**Information shown:**
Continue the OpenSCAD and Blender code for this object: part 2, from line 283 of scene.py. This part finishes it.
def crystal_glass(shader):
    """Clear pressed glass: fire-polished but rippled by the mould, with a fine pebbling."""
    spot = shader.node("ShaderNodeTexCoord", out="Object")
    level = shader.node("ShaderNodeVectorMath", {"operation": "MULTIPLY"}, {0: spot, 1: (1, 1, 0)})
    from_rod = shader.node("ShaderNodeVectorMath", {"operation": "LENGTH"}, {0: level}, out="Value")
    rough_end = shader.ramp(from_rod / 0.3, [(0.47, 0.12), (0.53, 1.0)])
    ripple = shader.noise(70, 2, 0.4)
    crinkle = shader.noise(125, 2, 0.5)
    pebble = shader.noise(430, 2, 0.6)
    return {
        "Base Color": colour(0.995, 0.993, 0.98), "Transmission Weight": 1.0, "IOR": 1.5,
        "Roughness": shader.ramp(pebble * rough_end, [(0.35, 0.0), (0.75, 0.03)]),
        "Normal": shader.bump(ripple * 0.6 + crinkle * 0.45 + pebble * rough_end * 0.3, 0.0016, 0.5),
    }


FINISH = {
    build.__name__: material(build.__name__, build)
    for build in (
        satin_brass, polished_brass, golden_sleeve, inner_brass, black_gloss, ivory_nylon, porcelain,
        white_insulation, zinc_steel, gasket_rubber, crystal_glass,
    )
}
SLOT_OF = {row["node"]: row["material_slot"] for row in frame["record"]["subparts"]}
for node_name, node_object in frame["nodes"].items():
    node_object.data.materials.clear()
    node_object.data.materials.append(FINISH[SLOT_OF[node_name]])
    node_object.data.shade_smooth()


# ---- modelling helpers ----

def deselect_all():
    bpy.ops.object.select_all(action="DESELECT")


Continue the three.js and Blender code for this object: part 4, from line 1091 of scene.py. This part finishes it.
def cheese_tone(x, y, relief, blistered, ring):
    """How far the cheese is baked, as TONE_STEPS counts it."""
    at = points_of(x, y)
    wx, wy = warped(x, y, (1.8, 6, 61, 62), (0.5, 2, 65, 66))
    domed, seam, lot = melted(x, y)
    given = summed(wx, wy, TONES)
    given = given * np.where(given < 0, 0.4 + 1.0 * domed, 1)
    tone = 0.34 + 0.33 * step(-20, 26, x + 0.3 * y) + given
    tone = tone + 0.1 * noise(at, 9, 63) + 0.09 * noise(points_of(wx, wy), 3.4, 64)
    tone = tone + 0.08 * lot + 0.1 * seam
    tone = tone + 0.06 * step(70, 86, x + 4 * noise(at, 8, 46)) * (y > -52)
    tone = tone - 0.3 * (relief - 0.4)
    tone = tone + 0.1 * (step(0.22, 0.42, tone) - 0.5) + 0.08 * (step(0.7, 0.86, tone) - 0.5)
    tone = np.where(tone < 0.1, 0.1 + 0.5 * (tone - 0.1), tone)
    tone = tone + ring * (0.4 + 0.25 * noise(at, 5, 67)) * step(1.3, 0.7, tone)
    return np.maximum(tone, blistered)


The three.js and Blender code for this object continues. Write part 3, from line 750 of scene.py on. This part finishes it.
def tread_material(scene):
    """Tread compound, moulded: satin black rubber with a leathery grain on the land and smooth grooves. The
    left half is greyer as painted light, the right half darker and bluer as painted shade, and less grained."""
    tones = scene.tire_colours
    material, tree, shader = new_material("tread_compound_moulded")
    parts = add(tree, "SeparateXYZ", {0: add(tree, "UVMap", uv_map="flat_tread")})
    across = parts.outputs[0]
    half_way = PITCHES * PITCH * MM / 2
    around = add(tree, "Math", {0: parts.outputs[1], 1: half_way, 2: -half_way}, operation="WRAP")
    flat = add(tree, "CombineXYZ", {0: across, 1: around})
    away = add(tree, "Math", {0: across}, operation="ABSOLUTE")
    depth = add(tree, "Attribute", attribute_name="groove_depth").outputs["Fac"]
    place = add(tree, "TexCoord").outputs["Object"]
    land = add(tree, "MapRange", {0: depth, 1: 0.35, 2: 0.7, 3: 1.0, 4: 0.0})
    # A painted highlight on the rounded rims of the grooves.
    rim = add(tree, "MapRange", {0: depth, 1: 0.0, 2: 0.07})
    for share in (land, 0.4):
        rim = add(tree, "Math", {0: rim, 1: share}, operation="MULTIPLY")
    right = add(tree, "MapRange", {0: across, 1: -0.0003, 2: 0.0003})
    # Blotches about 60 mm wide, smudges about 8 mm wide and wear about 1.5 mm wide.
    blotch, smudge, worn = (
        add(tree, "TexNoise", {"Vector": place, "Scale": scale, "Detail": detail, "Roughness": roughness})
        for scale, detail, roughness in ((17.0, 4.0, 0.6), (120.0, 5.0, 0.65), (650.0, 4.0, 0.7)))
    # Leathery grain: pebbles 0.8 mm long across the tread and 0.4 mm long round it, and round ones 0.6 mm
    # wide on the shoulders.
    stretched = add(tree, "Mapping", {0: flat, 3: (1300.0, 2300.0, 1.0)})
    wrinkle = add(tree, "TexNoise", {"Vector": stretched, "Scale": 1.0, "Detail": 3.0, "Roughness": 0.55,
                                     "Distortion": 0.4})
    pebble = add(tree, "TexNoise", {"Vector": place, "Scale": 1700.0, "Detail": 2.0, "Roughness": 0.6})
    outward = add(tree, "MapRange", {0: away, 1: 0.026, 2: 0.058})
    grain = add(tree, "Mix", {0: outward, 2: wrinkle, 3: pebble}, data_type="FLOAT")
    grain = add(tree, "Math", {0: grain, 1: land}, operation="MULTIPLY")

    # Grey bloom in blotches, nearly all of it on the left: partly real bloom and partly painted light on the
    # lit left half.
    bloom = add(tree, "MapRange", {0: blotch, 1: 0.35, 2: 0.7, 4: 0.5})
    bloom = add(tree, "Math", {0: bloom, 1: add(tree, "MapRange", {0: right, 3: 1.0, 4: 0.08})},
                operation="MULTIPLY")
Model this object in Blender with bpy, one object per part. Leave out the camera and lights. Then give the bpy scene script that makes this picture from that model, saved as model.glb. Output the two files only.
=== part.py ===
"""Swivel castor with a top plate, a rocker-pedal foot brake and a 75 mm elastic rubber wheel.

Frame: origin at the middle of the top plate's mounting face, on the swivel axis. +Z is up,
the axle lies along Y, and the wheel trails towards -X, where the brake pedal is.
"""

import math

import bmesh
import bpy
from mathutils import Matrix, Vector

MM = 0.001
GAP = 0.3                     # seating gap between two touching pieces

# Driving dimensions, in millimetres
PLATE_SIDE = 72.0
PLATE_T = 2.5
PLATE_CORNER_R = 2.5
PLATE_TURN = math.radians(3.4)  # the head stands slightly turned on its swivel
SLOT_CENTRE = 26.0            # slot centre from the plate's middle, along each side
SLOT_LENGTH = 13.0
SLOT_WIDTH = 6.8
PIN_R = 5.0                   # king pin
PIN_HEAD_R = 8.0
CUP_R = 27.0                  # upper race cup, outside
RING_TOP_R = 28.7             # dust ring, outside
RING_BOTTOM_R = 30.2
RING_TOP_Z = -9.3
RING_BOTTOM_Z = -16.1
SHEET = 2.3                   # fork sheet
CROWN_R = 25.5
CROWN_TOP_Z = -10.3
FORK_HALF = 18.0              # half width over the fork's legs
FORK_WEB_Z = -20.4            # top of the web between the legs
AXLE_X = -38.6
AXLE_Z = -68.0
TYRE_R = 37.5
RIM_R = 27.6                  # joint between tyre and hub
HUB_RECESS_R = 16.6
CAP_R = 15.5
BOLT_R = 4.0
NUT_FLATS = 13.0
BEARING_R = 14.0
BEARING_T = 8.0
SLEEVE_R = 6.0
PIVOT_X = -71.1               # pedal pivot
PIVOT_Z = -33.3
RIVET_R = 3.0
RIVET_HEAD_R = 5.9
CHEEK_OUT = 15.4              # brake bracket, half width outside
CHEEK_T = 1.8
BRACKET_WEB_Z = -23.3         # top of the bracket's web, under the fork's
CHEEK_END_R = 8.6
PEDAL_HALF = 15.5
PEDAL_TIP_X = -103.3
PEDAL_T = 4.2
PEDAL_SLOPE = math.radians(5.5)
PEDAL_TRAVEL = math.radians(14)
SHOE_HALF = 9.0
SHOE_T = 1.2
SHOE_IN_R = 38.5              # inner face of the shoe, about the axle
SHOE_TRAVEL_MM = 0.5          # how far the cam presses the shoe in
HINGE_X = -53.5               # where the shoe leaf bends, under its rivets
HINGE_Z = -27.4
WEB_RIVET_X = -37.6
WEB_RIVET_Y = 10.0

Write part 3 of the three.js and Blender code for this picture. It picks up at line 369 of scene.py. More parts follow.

**What the task asks:**
All lines above from the one containing "Model this object" to the one containing "two touching pieces" must be repeated exactly, both lines included, and no others.

**Response for this exercise:**
Model this object in Blender with bpy, one object per part. Leave out the camera and lights. Then give the bpy scene script that makes this picture from that model, saved as model.glb. Output the two files only.
=== part.py ===
"""Swivel castor with a top plate, a rocker-pedal foot brake and a 75 mm elastic rubber wheel.

Frame: origin at the middle of the top plate's mounting face, on the swivel axis. +Z is up,
the axle lies along Y, and the wheel trails towards -X, where the brake pedal is.
"""

import math

import bmesh
import bpy
from mathutils import Matrix, Vector

MM = 0.001
GAP = 0.3                     # seating gap between two touching pieces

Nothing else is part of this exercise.